Coiled-coil motifs have been experimented on as possible building block for nanostructures, in part because of their simple design and wide range of function based primarily on facilitating protein-protein interaction. Simple guidelines for de novo synthesis of new proteins containing coiled-coil domains have led to many applications being hypothesized, including drug delivery, regenerating tissue, protein origami, and much more. In regards to drug delivery, coiled-coil domains would help overcome some of the hazards of chemotherapeutic drugs, by keeping them from leaking into healthy tissue as they are transported to their target. Coiled-coil domains can be made to bind to specific proteins or cell surface markers, allowing for more precise targeting in drug delivery. Other functions would be to help store and transport drugs within the body that would otherwise degrade rapidly, by creating nanotubes and other structure svia the interlocking of coiled-coil motifs. By utilizing the function of oligomerization of proteins via coiled-coil domains, antigen display can be amplified in vaccines, increasing their effectiveness.
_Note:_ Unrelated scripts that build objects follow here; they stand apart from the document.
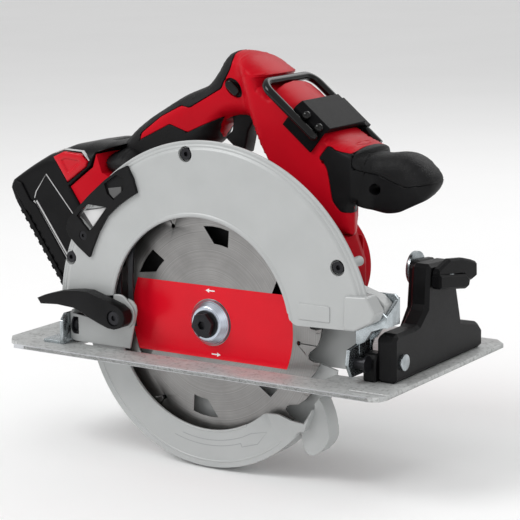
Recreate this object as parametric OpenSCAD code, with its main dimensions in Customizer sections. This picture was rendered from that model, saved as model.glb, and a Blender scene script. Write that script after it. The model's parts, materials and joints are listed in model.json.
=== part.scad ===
// Cordless circular saw, blade on the right-hand side, motor on the left.
// Millimetres. Origin: centre of the sole's underside rectangle. +X is the cutting
// direction, +Y the motor side, +Z up. Modules are drawn about the arbor axis and
// moved into place by at_arbor(): there x = forward, y = 0 is the blade's mid-plane.

/* [Blade] */
// Blade diameter over the carbide tips
blade_d = 184.15; // [182.5:0.05:185]
// Number of carbide teeth
tooth_count = 24; // [18:1:40]
// Blade plate thickness
plate_t = 1.4; // [1.2:0.1:1.8]
// Saw kerf, the width of a carbide tip
kerf = 2.2; // [2:0.1:2.6]
// Cooling windows in the blade
vent_count = 6; // [3:1:8]

/* [Shoe] */
// Arbor height above the sole at full depth of cut
arbor_h = 28.6; // [28.4:0.1:29]
// Shoe length
shoe_l = 328; // [324:1:332]
// Shoe width
shoe_w = 189; // [186:1:194]
// Shoe plate thickness
shoe_t = 3.2; // [2.8:0.1:3.2]

/* [Guards] */
// Radius of the upper guard's outer wall
guard_r = 131.8; // [131:0.1:133]
// Radius of the window that shows the blade
window_r = 75.2; // [70:0.1:80]
// Outer radius of the lower guard
lower_r = 103; // [101:0.1:103.5]

/* [Motor] */
// Radius of the motor barrel
motor_r = 45; // [44:0.1:45.2]
// Teeth on the drive gear
gear_teeth = 36; // [30:1:40]
// Teeth on the rotor pinion
pinion_teeth = 9; // [8:1:10]

/* [Hidden] */
$fn = 64;
arbor_x = 4.6;
arbor_y = -55.3;
deck = -arbor_h + shoe_t;
blade_r = blade_d / 2;
hand_y = 54;

// front depth pivot (axis along Y)
piv_x = 132;
piv_z = 23;
pin_r = 4;
// bevel axis (along X)
bev_y = -9;
bev_z = -12;
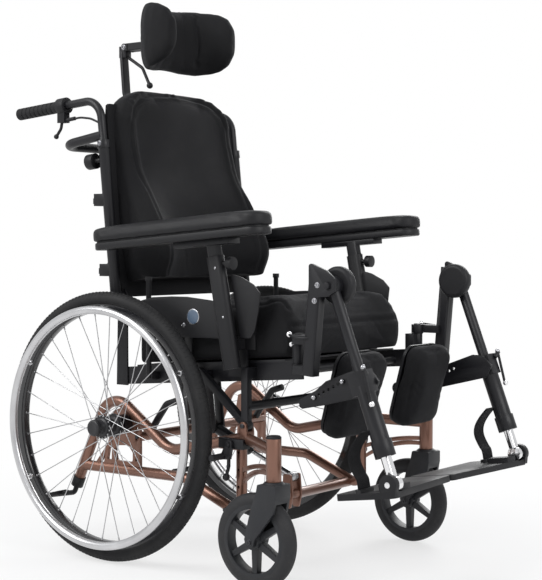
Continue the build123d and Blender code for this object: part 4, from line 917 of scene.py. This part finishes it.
def pressLine(piece, path, width, depth, ridge=0.0, facing=None):
    # a sewn line pressed into the cover along a path of points, with a soft roll beside it
    points, normals = pointsOf(piece.data), normalsOf(piece.data)
    line = np.array([tuple(p) for p in path])
    best = np.full(len(points), 1e9)
    for start, end in zip(line[:-1], line[1:]):
        run = end - start
        t = np.clip(((points - start) @ run) / max(run @ run, 1e-12), 0, 1)
        best = np.minimum(best, np.linalg.norm(points - (start + t[:, None] * run), axis=1))
    best *= 1000
    shift = -depth * np.exp(-(best / width) ** 2) + ridge * np.exp(-((best - 3.2 * width) / (1.6 * width)) ** 2)
    if facing is not None:
        shift *= np.clip(normals @ np.array(facing) * 3, 0, 1)
    setPoints(piece.data, points + normals * shift[:, None] / 1000)


def onSurface(piece, places, direction, lift=0.0):
    # points dropped onto the cover along a direction
    tree = BVHTree.FromObject(piece, bpy.context.evaluated_depsgraph_get())
    found = []
    for place in places:
        hit, normal, _, _ = tree.ray_cast(place - Vector(direction) * 0.6, Vector(direction))
        if hit is not None:
            found.append(hit + normal * lift / 1000)
    return found


def stitched(name, places, body, pitch=4.6, length=3.1, radius=0.55):
    mesh = runTree(stitchesAlong, curveThrough(name, places), {
        "Pitch": pitch / 1000, "Thread Length": length / 1000, "Thread Radius": radius / 1000,
        "Material": material["seamThread"]}, name)
    return rideAs(newPiece(name, mesh, "seamThread"), body)


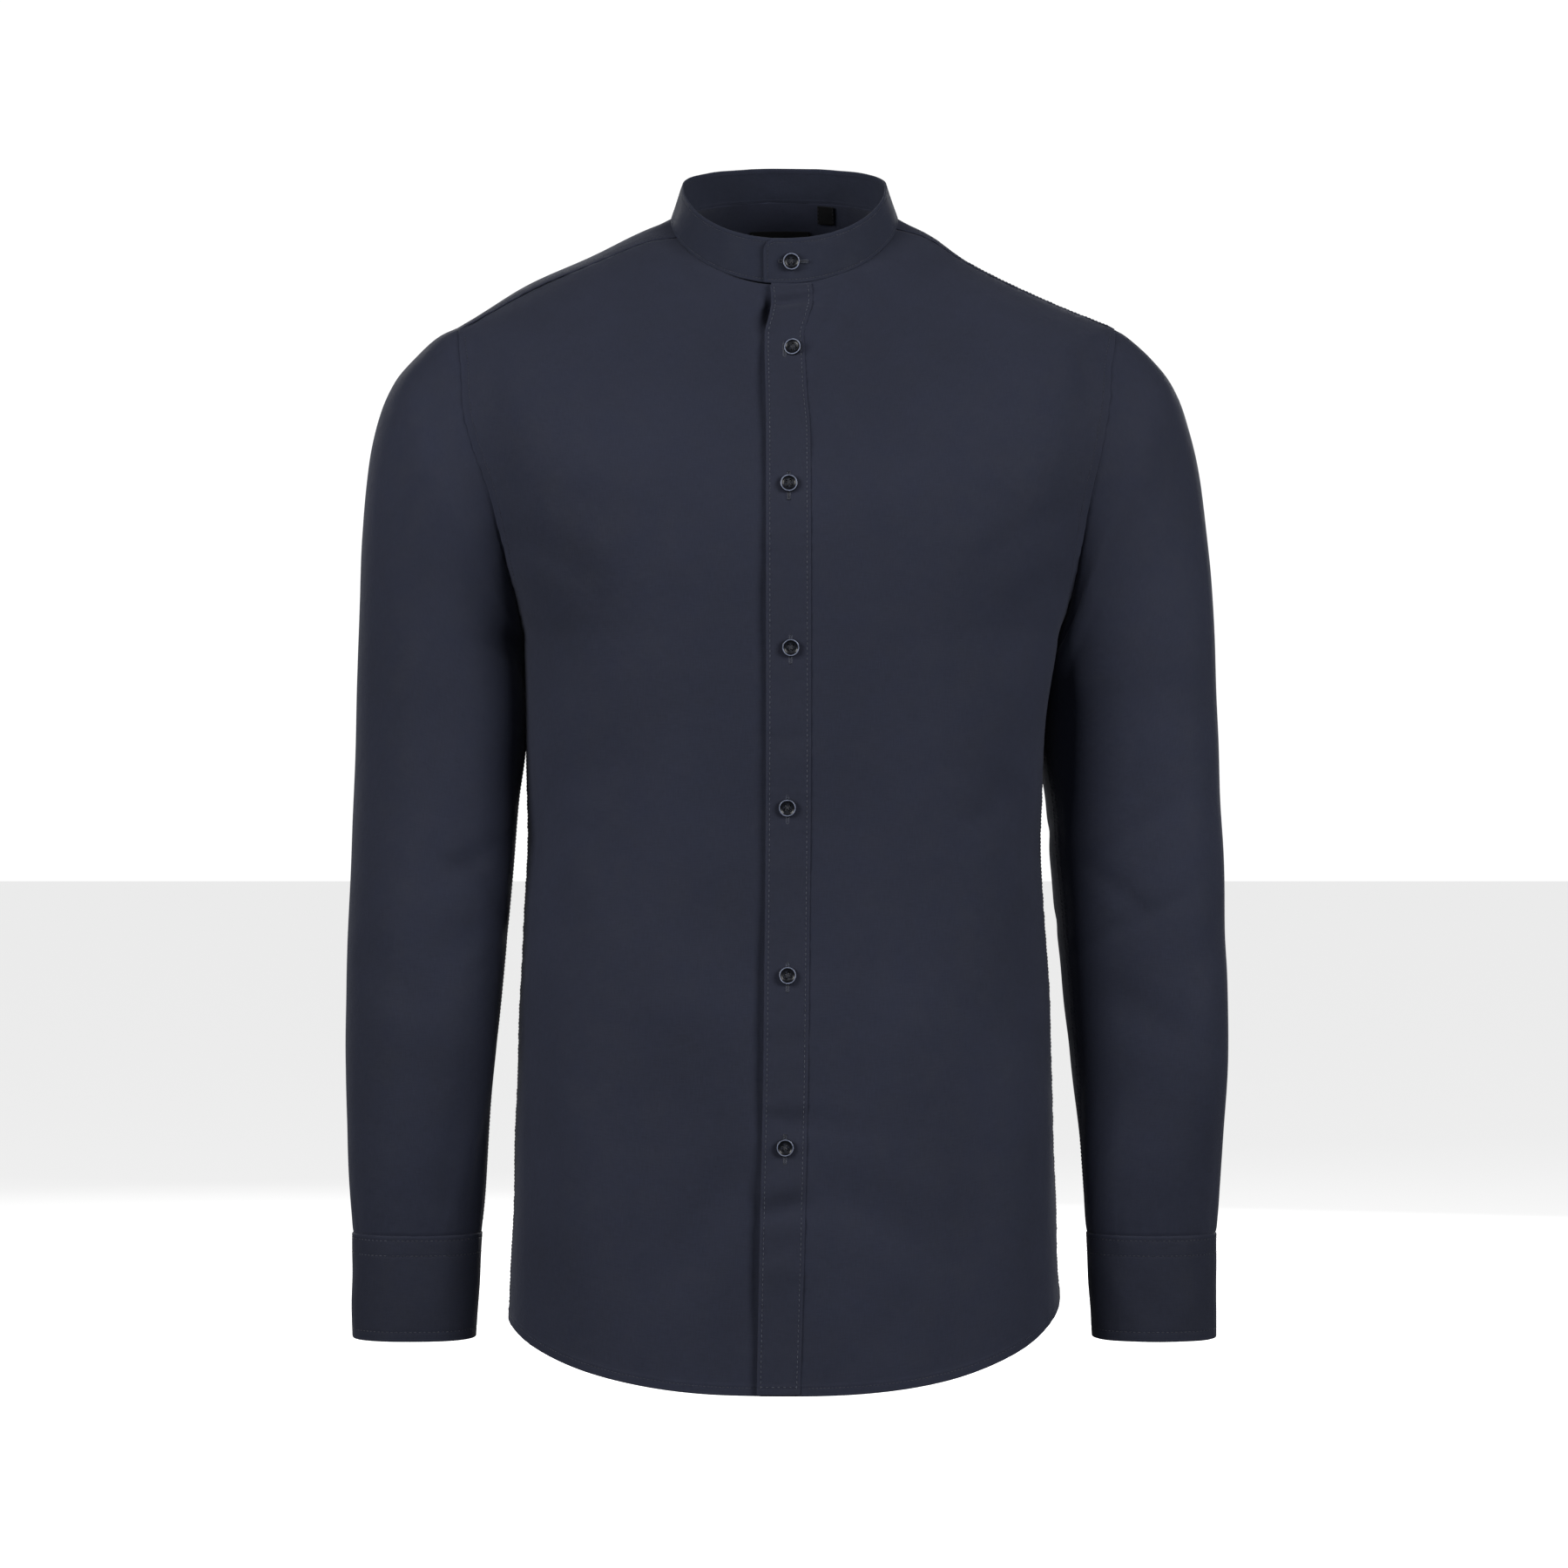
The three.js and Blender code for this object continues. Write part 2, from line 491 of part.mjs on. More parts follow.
// ---- collar band -----------------------------------------------------------
function bandLoop(a, top) {
  const c = Math.cos(rad(a)), s = Math.sin(rad(a));
  if (!top) return bodyRaw(a, NECK_V).add(new THREE.Vector3(0, 0, 0.6));
  const e = 2 / BAND_TOP.n;
  const end = c >= 0 ? BAND_TOP.zf : BAND_TOP.zb, p = c >= 0 ? BAND_TOP.pf : BAND_TOP.pb;
  return new THREE.Vector3(BAND_TOP.a * pow(s, e), -(c >= 0 ? BAND_TOP.f : BAND_TOP.k) * pow(c, e),
    BAND_TOP.zs + (end - BAND_TOP.zs) * Math.abs(c) ** p);
}
const bandAngle = (x) => (Math.asin(x / 73) * 180) / Math.PI;
const BAND_FROM = bandAngle(BAND_END.over), BAND_TO = 360 + bandAngle(BAND_END.under);
function bandRaw(a, h) {
  const lo = bandLoop(a, false), hi = bandLoop(a, true);
  return lo.lerp(hi, h);
}
function bandNormal(a, h) {
  return surfaceNormal(bandRaw, a, clamp(h, 0.05, 0.95), 1.5, 0.05);
}
function band(a, h, lift = 0) {
  const under = (BAND_WALL + GAP) * smooth(BAND_TO - 34, BAND_TO - 20.5, a);
  return bandRaw(a, h).addScaledVector(bandNormal(a, h), 0.3 - under + lift);
}
{
  const stops = [0, 0.4, 1.4, 3, 5.2, 8.2];
  const cols = 30;
  const a = (j) => (j < stops.length ? BAND_FROM + stops[j]
    : lerp(BAND_FROM + 8.2, BAND_TO, (j - stops.length + 1) / (cols - stops.length + 1)));
  const topOf = (j) => {                        // rounded corner of the outer end
    const x = ((a(j) - BAND_FROM) * Math.PI * 73) / 180, r = BAND_END.round;
    return x >= r ? 1 : 1 - (r - Math.sqrt(r * r - (r - x) ** 2)) / 28;
  };
  cloth('collar_band', gridShell(3, cols + 1,
    (i, j) => band(a(j), (i / 2) * topOf(j)),
    (i, j) => bandNormal(a(j), i / 2), BAND_WALL), COLOUR.collar);
}

// ---- labels inside the back neck, blank --------------------------------------
function insidePatch(x0, x1, v0, v1, wall, cols) {
  const vs = [v1, (v0 + v1) / 2, v0];
  const a = (i, j) => 180 - angleOfX(lerp(x1, x0, j / cols), vs[i]);
  return gridShell(3, cols + 1,
    (i, j) => body(a(i, j), vs[i], -WALL - 1.2),
    (i, j) => bodyNormal(a(i, j), vs[i]), wall);
}
cloth('neck_label', insidePatch(-23, 17, 742, 712, 0.8, 4), COLOUR.label);
cloth('size_tab', insidePatch(22.4, 33, 786, 757, 0.6, 4), COLOUR.label);

// ---- buttons: turned disc with a raised rim and four thread holes -------------
const wasm = await Module();
wasm.setup();
function toManifold(geo) {
  const g = geo.index ? geo : geo.clone();
  const p = g.attributes.position, seen = new Map(), verts = [], remap = [];
  for (let i = 0; i < p.count; i += 1) {
    const key = [p.getX(i), p.getY(i), p.getZ(i)].map((x) => Math.round(x * 1e4)).join();
    if (!seen.has(key)) { seen.set(key, verts.length / 3); verts.push(p.getX(i), p.getY(i), p.getZ(i)); }
    remap.push(seen.get(key));
  }
  const idx = g.index ? Array.from(g.index.array, (i) => remap[i]) : remap;
  const tri = [];
  for (let i = 0; i < idx.length; i += 3) {
    const [a, b, c] = [idx[i], idx[i + 1], idx[i + 2]];
    if (a !== b && b !== c && a !== c) tri.push(a, b, c);
  }
  return new wasm.Manifold(new wasm.Mesh({ numProp: 3,
    vertProperties: new Float32Array(verts), triVerts: new Uint32Array(tri) }));
}
function buttonGeometry() {
  const R = BUTTON_R, T = BUTTON_T;
  const profile = [[0, 0], [R * 0.88, 0], [R, T * 0.5], [R * 0.86, T],
    [R * 0.64, T * 0.66], [0, T * 0.66]].map(([x, y]) => new THREE.Vector2(x, y));
  const disc = new THREE.LatheGeometry(profile, 12);
  disc.rotateX(Math.PI / 2);                    // axis along +Z
  let solid = toManifold(disc);
  if (solid.volume() < 0) throw new Error('button is inside out');
  for (const [sx, sy] of [[1, 1], [1, -1], [-1, 1], [-1, -1]]) {
    const drill = new THREE.CylinderGeometry(0.75, 0.75, 6, 4);
    drill.rotateX(Math.PI / 2);
    drill.translate(sx * 1.3, sy * 1.3, 0);
    solid = solid.subtract(toManifold(drill));
  }
  const m = solid.getMesh();
  const geo = new THREE.BufferGeometry();
  geo.setAttribute('position', new THREE.Float32BufferAttribute(Float32Array.from(m.vertProperties), 3));
  geo.setIndex(Array.from(m.triVerts));
  geo.computeVertexNormals();
  return geo;
}
const buttonGeo = buttonGeometry();
function button(name, point, normal, lift) {
  const mesh = cloth(name, buttonGeo.clone(), COLOUR.button, 0.25);
  mesh.position.copy(point).addScaledVector(normal, lift);
  mesh.quaternion.setFromUnitVectors(new THREE.Vector3(0, 0, 1), normal);
}
const stationOfFront = (z) => {
  let lo = 0, hi = NECK_V;
  for (let i = 0; i < 50; i += 1) { const m = (lo + hi) / 2; if (frontHeight(m) < z) lo = m; else hi = m; }
  return (lo + hi) / 2;
};
for (const b of BUTTONS) {
  const v = stationOfFront(b.z), a = angleOfX(b.x, v);
  button(b.name, body(a, v), bodyNormal(a, v), GAP + STRIP + 0.7);
}
{
  const a = bandAngle(COLLAR_BUTTON.x), h = (COLLAR_BUTTON.z + 28) / 28;
  button('button_collar', band(a, h), bandNormal(a, h), 0.5);
}
for (const side of ['right', 'left']) {
  const z = (CUFF_TOP + CUFF_BOTTOM) / 2, t = CUFF_TURN - 15;
  button(side === 'right' ? 'button_cuff_left' : 'button_cuff_right',
    cuffPoint(t, z, side), cuffNormal(t, z, side), 0.5);
}

export default shirt;
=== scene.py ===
import math

import bpy
import numpy as np
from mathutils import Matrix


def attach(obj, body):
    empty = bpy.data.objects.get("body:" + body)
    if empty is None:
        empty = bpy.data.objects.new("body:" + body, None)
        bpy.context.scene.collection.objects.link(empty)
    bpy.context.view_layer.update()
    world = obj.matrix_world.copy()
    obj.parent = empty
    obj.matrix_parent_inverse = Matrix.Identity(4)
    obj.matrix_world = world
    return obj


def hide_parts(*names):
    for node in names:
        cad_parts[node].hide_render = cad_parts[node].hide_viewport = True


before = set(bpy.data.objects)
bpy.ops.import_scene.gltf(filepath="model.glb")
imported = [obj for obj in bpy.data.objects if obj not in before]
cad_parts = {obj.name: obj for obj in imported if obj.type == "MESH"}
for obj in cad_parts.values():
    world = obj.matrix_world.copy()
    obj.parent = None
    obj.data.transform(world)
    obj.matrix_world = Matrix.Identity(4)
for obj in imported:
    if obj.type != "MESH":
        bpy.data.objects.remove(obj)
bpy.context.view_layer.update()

# Long-sleeved shirt with a stand collar, in its worn shape and hollow.
# Everything below is worked out in millimetres and made in metres.
# +X is to the right as seen from the front, the front faces -Y.
MM = 0.001

# ---- sizes --------------------------------------------------------------------
CLOTH = 0.9                  # thickness of panels and sleeves as built here
UNDER = 2.0                  # how far the lower front lies below the upper one
YOKE_BACK_V = 605.0
UNDERARM_V = 431.0
SHOULDER_V = 633.0
NECK_V = 788.0
BUTTON_R, BUTTON_T = 5.75, 2.3
CUFF_TOP, CUFF_BOTTOM = -637.0, -703.0
CUFF_LAP, CUFF_LAP_AT, CUFF_TURN = 2.45, 282.0, 394.0
BAND_WALL = 1.6
SLIT_LONG, SLIT_WIDE = 118.0, 21.0
HEM = 5.6                    # depth of the turned hem


def table(names, rows):
    a = np.array(rows, float)
    return {n: a[:, i] for i, n in enumerate(names.split())}


BODY = table("v zl zr zf zb w f k n pl pr", [
    [0, -691, -677, -730, -740, 178.2, 123, 113, 2.50, 1.5, 1.2],
    [80, -610, -607, -643, -650, 175.0, 120, 110, 2.50, 1.6, 1.35],
    [190, -500, -499, -510, -512, 172.0, 115, 102, 2.45, 1.8, 1.7],
    [305, -385, -385, -385, -385, 166.5, 111, 94, 2.40, 2.0, 2.0],
    [370, -320, -320, -320, -320, 167.4, 115, 98, 2.40, 2.0, 2.0],
    [431, -254, -254, -258, -252, 168.6, 119, 104, 2.40, 2.0, 2.0],
    [450, -235, -235, -242, -231, 174.0, 120, 106, 2.40, 2.0, 2.0],
    [483, -202, -202, -214, -196, 189.0, 121, 108, 2.40, 2.0, 2.0],
    [505, -180, -180, -197, -172, 199.0, 120.5, 109, 2.40, 2.0, 2.0],
    [539, -146, -146, -170, -133, 209.0, 118, 109, 2.40, 2.0, 2.0],
    [561, -124, -124, -154, -108, 214.5, 114.5, 107.5, 2.38, 2.0, 2.0],
    [586, -99, -99, -137, -80, 217.5, 109, 104, 2.35, 2.0, 2.0],
    [633, -52, -53, -106, -30, 211.0, 96, 94, 2.30, 2.0, 2.0],
    [680, -25, -33, -82, -5, 168.0, 86, 85, 2.25, 1.9, 1.9],
    [735, -1.5, -8, -54, 17, 118.0, 74, 75, 2.15, 1.7, 1.7],
    [762, 10.5, 9, -40, 27, 94.0, 68, 69, 2.08, 1.5, 1.5],
    [788, 19, 19, -28, 37, 73.4, 62, 63, 2.00, 1.12, 1.12],
])
ARMHOLE = {"front": 55.0, "back": 52.0, "top_back": 20.0}
YOKE_FRONT = {"left": (26.0, 20.0), "right": (15.0, 11.0)}
PLACKET = table("z c h", [
    [-740, -4.0, 13.3], [-606, -0.8, 13.8], [-511, 1.0, 13.8], [-293, 2.6, 13.8],
    [-128, 2.4, 13.7], [-94, 0.9, 12.7], [-71, 0.1, 12.4], [-62, -0.1, 12.1],
    [-51, 2.8, 12.2], [-40, 4.8, 12.8], [-26, 3.4, 13.0],
])
BAND_TOP = dict(a=66.3, f=63.2, k=49.5, zf=0.0, zs=40.0, zb=57.2, n=2.15, pf=1.1, pb=0.8)
BAND_END = dict(over=-12.6, under=12.0, round=9.0)
SLEEVE = table("s zo xl xr zi il ir d y", [
    [0, -52, 211.0, 209.5, -254, 169.5, 169.5, 54, 0],
    [10, -58.5, 224.2, 220.5, -255.6, 168.6, 168.9, 57.5, 1],
    [24, -70, 237.6, 234.8, -258, 167.8, 168.2, 60.5, 2],
    [42, -86, 252.0, 248.3, -261.5, 167.5, 167.6, 62.5, 3],
    [65, -108, 262.3, 259.0, -266.5, 167.2, 167.1, 64, 6],
    [95, -140, 270.0, 267.8, -274, 166.5, 166.4, 65, 9],
    [130, -176, 274.2, 272.3, -284, 166.1, 166.0, 65.5, 11],
    [170, -218, 276.2, 275.3, -300, 166.2, 166.1, 65.5, 11],
    [215, -268, 278.0, 277.0, -325, 168.0, 167.9, 65, 10],
    [265, -325, 279.2, 278.6, -357, 172.6, 172.3, 63.5, 7],
    [320, -385, 281.0, 280.6, -397, 175.4, 175.2, 61.5, 2],
    [380, -450, 283.3, 282.6, -453, 180.2, 180.2, 59, -3],
    [440, -511, 284.4, 283.9, -511, 185.4, 185.4, 55.5, -8],
    [510, -578, 282.6, 282.5, -578, 191.0, 190.6, 49, -11],
    [554, -618, 279.9, 280.3, -618, 194.0, 193.9, 42.5, -12.3],
    [568, -631.5, 278.9, 279.3, -631.5, 195.4, 195.0, 39.6, -12.8],
    [572, -635.4, 278.5, 278.8, -635.4, 195.8, 195.5, 38.9, -12.9],
    [575, -638, 276.2, 276.3, -638, 198.1, 197.9, 35.9, -13],
    [581, -644, 276.0, 276.1, -644, 198.3, 198.1, 35.6, -13],
])
CUFF = table("z xl xr il ir d y", [
    [-703, 279.3, 278.9, 199.0, 198.7, 37.2, -14],
    [-670, 279.3, 278.9, 197.0, 196.6, 38.4, -13.5],
    [-637, 279.3, 279.3, 195.0, 194.7, 38.9, -13],
])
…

The oligomerization of coiled-coil motifs allows for the creation of protein origami and protein building blocks. Metal-ligand interactions, covalent bonds, and ionic interactions have been studied to manipulate possible coiled-coil interactions in this field of study. Several different nanostructures can be made by combining coiled-coil motifs such that they are self-assembling building blocks. However, several difficulties remain with stability. Using peptides with coiled-coil motifs for scaffolding has made it easier to create 3D structures for cell culturing. 3D hydrogels can be made with these peptides, and then cells may be loaded into the matrix. This has applications in the study of tissue, tissue engineering, and more.